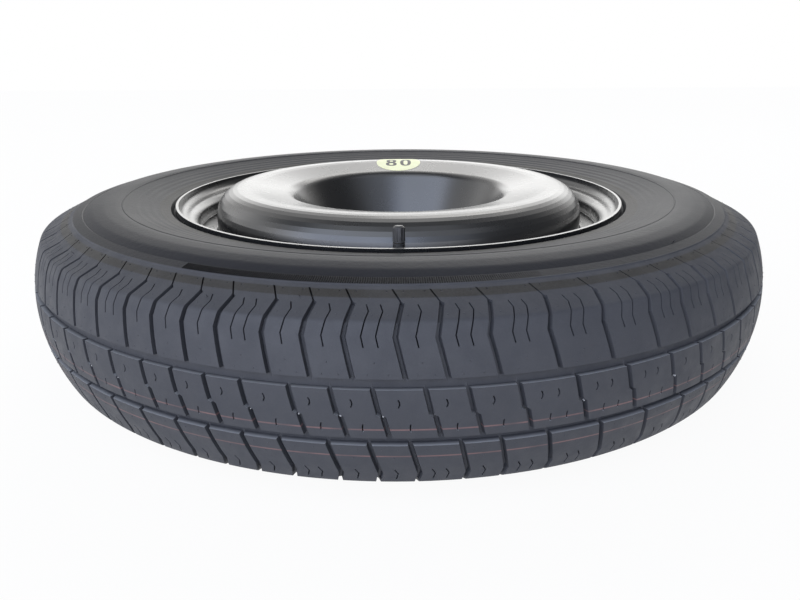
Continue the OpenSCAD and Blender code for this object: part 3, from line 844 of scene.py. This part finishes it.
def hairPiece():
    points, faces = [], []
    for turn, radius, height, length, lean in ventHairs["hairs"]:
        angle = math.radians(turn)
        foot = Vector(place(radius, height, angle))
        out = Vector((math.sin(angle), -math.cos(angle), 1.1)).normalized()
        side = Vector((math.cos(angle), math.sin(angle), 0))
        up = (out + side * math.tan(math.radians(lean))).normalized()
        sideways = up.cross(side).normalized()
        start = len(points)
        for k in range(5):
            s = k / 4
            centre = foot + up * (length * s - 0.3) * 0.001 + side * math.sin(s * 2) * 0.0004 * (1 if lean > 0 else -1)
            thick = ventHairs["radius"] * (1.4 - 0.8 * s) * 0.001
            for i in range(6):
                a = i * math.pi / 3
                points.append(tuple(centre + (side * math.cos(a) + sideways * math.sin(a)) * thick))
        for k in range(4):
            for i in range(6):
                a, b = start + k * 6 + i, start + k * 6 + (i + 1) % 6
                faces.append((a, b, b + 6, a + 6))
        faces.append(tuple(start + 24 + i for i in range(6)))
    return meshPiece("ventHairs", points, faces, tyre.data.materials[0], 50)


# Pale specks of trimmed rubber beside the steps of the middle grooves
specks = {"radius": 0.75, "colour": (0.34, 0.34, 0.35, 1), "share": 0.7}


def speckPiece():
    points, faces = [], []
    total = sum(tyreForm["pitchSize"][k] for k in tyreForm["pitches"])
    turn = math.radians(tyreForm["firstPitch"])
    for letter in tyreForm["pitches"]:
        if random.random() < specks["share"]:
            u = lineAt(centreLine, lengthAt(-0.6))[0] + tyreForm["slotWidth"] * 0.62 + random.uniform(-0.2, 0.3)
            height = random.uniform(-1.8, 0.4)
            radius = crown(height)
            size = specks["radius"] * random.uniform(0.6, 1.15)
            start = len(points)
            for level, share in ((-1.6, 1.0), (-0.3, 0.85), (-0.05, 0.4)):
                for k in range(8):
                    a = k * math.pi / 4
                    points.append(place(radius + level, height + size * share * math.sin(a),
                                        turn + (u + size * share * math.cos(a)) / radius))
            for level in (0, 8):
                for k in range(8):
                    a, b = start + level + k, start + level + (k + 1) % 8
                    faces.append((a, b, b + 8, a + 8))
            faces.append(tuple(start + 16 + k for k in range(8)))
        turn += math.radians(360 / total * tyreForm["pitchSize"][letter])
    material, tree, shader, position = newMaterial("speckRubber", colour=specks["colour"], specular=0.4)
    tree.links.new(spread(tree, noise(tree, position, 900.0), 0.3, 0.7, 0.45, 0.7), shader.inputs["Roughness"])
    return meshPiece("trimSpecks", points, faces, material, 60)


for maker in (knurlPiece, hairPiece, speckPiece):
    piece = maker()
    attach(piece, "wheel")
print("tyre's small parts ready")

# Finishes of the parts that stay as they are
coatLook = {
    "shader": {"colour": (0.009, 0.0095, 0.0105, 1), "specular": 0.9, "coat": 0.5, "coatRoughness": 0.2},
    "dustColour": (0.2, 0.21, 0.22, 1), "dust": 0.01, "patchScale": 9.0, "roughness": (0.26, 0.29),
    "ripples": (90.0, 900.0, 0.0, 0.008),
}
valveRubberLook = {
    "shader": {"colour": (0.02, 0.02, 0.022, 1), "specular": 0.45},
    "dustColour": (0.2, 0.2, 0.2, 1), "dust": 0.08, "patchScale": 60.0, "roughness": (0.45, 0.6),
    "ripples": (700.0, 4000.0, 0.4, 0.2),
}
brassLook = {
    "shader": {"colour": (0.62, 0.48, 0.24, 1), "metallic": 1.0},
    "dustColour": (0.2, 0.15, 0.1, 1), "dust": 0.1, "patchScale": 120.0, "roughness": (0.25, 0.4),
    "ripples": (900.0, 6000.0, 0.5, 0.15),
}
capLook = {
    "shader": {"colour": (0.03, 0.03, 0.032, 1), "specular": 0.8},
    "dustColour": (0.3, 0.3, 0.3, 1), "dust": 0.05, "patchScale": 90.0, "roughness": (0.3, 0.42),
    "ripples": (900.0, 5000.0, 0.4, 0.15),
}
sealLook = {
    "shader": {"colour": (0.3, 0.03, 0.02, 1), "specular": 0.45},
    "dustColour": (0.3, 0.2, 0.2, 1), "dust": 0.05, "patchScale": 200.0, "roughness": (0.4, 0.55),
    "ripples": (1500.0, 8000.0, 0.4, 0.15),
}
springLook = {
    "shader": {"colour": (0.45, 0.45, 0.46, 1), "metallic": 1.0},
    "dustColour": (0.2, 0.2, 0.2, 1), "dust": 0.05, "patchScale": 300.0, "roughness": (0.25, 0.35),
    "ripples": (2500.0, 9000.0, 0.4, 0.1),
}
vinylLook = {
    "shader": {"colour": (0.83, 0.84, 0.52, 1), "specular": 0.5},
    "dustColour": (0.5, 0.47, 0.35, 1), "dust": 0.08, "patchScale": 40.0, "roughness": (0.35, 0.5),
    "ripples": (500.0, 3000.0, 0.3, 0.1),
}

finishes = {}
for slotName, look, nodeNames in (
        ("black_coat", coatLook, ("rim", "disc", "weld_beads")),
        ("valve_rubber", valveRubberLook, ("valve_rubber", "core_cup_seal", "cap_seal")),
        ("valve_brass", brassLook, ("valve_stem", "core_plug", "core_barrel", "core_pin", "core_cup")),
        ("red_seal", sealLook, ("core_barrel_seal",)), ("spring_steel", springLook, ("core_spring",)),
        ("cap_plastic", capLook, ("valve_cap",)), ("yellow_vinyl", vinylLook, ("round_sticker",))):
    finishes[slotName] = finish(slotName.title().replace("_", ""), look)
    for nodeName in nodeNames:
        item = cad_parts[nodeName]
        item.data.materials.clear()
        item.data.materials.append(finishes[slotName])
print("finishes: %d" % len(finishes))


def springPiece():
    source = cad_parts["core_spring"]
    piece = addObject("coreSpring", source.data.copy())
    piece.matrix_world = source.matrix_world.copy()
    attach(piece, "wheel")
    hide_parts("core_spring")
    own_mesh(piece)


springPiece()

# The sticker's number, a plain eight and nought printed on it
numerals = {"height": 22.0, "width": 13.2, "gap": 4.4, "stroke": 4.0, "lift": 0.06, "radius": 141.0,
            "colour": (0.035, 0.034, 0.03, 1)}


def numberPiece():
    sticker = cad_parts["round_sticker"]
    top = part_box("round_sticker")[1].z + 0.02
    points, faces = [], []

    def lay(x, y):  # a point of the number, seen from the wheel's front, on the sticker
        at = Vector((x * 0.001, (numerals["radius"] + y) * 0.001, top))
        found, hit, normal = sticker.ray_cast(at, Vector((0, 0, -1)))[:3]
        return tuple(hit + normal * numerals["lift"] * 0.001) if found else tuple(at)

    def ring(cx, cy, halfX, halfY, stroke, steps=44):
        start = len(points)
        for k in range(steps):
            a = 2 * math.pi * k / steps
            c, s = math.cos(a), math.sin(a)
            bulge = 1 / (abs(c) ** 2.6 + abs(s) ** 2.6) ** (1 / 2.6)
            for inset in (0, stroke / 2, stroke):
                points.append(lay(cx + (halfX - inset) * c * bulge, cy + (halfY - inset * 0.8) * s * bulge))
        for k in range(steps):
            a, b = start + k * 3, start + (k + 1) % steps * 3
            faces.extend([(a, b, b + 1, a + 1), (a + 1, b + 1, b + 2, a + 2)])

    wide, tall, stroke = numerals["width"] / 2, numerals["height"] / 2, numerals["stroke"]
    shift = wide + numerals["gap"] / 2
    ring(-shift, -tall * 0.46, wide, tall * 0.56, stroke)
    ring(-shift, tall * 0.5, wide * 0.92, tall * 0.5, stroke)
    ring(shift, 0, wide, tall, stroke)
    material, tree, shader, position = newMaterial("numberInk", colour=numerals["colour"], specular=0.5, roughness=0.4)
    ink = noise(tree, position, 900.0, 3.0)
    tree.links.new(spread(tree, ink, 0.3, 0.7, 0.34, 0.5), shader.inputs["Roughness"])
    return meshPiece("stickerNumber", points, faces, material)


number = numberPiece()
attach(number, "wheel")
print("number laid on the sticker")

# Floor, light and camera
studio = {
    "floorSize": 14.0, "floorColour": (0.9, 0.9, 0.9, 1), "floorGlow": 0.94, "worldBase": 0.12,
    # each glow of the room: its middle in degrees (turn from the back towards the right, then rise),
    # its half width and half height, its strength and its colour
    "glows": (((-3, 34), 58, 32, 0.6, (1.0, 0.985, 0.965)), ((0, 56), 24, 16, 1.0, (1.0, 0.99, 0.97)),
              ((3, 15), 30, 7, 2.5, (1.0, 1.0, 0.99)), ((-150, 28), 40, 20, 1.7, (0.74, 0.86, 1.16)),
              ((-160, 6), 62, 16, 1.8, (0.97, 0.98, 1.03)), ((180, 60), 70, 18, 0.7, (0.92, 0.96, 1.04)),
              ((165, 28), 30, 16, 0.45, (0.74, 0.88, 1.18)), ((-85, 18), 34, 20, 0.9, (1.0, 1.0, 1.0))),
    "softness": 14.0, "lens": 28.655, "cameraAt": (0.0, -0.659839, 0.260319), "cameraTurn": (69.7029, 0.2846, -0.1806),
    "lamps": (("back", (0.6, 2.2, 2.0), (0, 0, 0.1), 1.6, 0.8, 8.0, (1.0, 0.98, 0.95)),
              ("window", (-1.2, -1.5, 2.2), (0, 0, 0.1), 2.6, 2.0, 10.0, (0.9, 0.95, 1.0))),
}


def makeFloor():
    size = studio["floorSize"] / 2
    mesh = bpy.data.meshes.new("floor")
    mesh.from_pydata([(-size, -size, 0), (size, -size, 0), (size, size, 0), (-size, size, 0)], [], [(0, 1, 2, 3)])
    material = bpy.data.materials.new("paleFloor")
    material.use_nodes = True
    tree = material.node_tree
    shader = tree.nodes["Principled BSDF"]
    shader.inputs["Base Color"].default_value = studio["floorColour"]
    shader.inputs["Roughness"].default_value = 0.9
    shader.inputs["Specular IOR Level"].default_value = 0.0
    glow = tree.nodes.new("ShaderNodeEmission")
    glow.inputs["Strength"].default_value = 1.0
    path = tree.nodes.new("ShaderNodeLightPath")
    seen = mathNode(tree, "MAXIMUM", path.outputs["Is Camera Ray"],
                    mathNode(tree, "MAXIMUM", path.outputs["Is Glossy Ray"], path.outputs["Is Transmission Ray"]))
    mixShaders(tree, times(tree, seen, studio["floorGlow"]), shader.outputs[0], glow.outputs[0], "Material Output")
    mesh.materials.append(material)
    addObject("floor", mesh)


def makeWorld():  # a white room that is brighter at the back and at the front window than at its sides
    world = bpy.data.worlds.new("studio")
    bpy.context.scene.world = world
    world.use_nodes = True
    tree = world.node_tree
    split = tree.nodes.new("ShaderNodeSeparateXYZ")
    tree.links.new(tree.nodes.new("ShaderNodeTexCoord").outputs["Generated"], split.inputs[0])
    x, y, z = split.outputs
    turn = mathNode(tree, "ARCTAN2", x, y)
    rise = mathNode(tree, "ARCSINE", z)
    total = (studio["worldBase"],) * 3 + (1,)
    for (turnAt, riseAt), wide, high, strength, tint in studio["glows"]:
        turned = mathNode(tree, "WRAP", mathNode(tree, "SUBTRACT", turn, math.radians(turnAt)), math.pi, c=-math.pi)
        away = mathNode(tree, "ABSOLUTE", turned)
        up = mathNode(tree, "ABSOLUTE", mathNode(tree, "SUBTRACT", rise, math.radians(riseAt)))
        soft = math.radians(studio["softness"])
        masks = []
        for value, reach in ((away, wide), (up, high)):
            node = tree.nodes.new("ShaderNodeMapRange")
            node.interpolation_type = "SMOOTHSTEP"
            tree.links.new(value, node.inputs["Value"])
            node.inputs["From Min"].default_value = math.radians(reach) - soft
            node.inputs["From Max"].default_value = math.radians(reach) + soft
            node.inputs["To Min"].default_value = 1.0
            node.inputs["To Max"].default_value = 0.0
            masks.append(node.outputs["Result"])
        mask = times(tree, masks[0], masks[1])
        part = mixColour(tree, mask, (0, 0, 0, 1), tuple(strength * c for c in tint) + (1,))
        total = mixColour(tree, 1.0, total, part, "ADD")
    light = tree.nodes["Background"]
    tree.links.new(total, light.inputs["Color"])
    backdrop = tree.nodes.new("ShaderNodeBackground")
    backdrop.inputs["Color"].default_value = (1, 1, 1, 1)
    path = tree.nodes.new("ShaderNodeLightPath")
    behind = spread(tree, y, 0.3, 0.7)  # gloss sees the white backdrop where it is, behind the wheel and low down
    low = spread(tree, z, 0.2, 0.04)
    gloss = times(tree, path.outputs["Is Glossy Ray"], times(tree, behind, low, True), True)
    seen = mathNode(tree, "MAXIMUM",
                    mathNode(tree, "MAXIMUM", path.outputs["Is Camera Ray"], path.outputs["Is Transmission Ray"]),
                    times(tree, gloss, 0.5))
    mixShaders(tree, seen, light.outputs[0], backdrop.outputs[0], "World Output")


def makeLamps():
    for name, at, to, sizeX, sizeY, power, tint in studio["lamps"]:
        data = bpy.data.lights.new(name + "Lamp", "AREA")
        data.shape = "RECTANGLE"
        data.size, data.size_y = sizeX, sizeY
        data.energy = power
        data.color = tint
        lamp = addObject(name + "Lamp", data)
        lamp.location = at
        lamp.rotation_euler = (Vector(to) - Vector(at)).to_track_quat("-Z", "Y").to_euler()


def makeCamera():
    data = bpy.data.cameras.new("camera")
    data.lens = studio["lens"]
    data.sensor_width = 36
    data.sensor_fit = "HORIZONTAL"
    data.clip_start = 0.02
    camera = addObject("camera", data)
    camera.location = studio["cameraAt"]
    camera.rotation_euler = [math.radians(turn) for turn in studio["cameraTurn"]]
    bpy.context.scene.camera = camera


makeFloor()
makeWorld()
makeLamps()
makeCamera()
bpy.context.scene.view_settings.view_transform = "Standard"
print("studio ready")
* * * * * * *
Job: The lines to extract from the data above begin with the line containing "own_mesh(piece)" and end with the line containing "return tuple(hit +". Extract them exactly, including both.

Problem solution:
    own_mesh(piece)


springPiece()

# The sticker's number, a plain eight and nought printed on it
numerals = {"height": 22.0, "width": 13.2, "gap": 4.4, "stroke": 4.0, "lift": 0.06, "radius": 141.0,
            "colour": (0.035, 0.034, 0.03, 1)}


def numberPiece():
    sticker = cad_parts["round_sticker"]
    top = part_box("round_sticker")[1].z + 0.02
    points, faces = [], []

    def lay(x, y):  # a point of the number, seen from the wheel's front, on the sticker
        at = Vector((x * 0.001, (numerals["radius"] + y) * 0.001, top))
        found, hit, normal = sticker.ray_cast(at, Vector((0, 0, -1)))[:3]
        return tuple(hit + normal * numerals["lift"] * 0.001) if found else tuple(at)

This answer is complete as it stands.